Данте

* * *

В стенах тогдашних домов устраивались иногда «печурки», или «оконца», finestrette, для рукописей и книг[35]. Было такое оконце и в спальне Данте[36]. Может быть, давно уже выбрав его, чтобы спрятать песни «Рая» в этот надежный тайник, он приготовил для этого все нужное: глиняный горшочек с известью, малярную кисть, камышовую циновку, stuoia, молоток с гвоздями и тщательно связанные в пачку листки тех тринадцати песен[37]. Но долго не решался приступить к делу, все откладывал, мучаясь сомнением, надо ли это сделать или не надо. Может быть, только вернувшись из Венеции, уже больной, и чувствуя, что дни его сочтены, – решился.

В самый глухой час ночи, когда в доме все уже спали (никому еще не сказал, как тяжело болен), встал с постели, дрожа не только от озноба так, что зуб на зуб не попадал, – отпер сундук, вынул из него все нужное, подошел к оконцу, положил в него пачку листков, закрыл его циновкой, прибил ее к стене гвоздями, забелил известью так ровно, что ничего не было видно, и лег в постель умирать.

«Кто потеряет душу свою ради Меня, тот сбережет ее». Может быть, Данте в ту ночь потерял душу – и сберег.

* * *

«Данте умирает» – эти два слова прозвучали над Равенной, как похоронный колокол, в 1321 году, в ночь с 13 сентября на 14-е – день Воздвижения Креста Господня и поминовения крестных язв св. Франциска Ассизского[38]. В эту ночь не спал государь Равенны, Гвидо Новелло; не спали сыновья Данте и дочь его, ученики и друзья, может быть, не только те, кого он знал, но и многие другие, неизвестные.

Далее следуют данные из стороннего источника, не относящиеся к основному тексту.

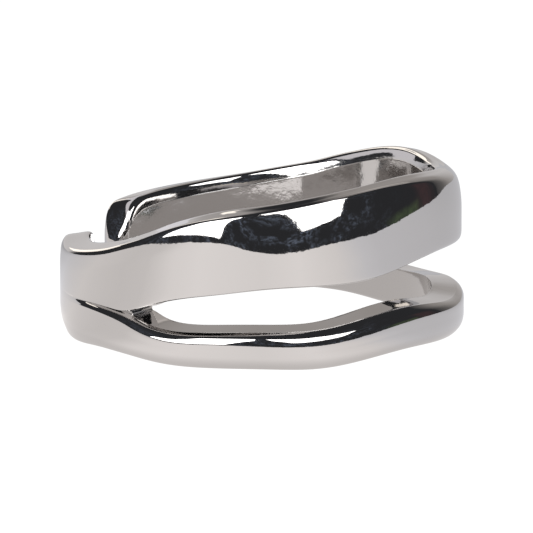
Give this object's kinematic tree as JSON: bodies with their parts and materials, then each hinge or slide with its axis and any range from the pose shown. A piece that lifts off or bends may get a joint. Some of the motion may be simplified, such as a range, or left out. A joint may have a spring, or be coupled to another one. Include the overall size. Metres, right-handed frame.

Самые близкие к нему собрались в комнате, где он умирал. Уже причастившись, велел он надеть на себя темно-коричневую, грубого войлока, монашескую рясу нищих братьев св. Франциска: в ней хотел умереть[39]; в ней же и похоронить себя завещал, в часовне Пресвятой Девы Марии, у входа в равеннскую базилику, Св. Франциска, как бы «на пороге», in introitu, не только этой церкви, малой, ветхой, но и великой, новой, Вселенской[40].

Многие только теперь узнали, что Данте был иноком Францискова Третьего Братства: тот же глубочайший и святейший смысл, как во всей жизни его, имеет и здесь, в смерти, это слово: Третий – Три.

В длинной темной монашеской рясе, сложив руки крестом на груди, закрыв глаза, он лежал на постели, с таким неподвижно-каменным лицом, что смотревшие на него не знали иногда, жив он или умер; ошибиться в этом было тем легче, что часто и у здорового бывало у него такое же точно лицо. Может быть, он и сам не знал – жив он или умер: так непохоже было то, что он чувствовал, ни на что живое. Тело его то пылало в жару, как в вечном огне, то леденело в ознобе, как в вечных льдах. Но больше, чем тело, страдала душа: все еще не знал он, надо ли было сделать то, что он сделал, или не надо; спас ли он душу свою, погубив ради Того, Кто велел погубить, или, спасая ради себя, погубил.

Белое-белое, в черно-красной мгле, пятно стояло перед ним, и он знал, что будет вечно стоять – никогда не уйдет; и все не мог понять, что это; может быть, забеленное оконце в стене? Нет, что-то другое, неизвестное. Вдруг понял: это белое, ледяное и огненное вместе, леденящее и жгущее, – есть вечная мука ада – вечная смерть. Но только что он это понял, как услышал тихие знакомые шаги, и на ухо шепнул ему знакомый тихий голос:

Не узнаешь? Смотри, смотри же, – это я, Я, Беатриче.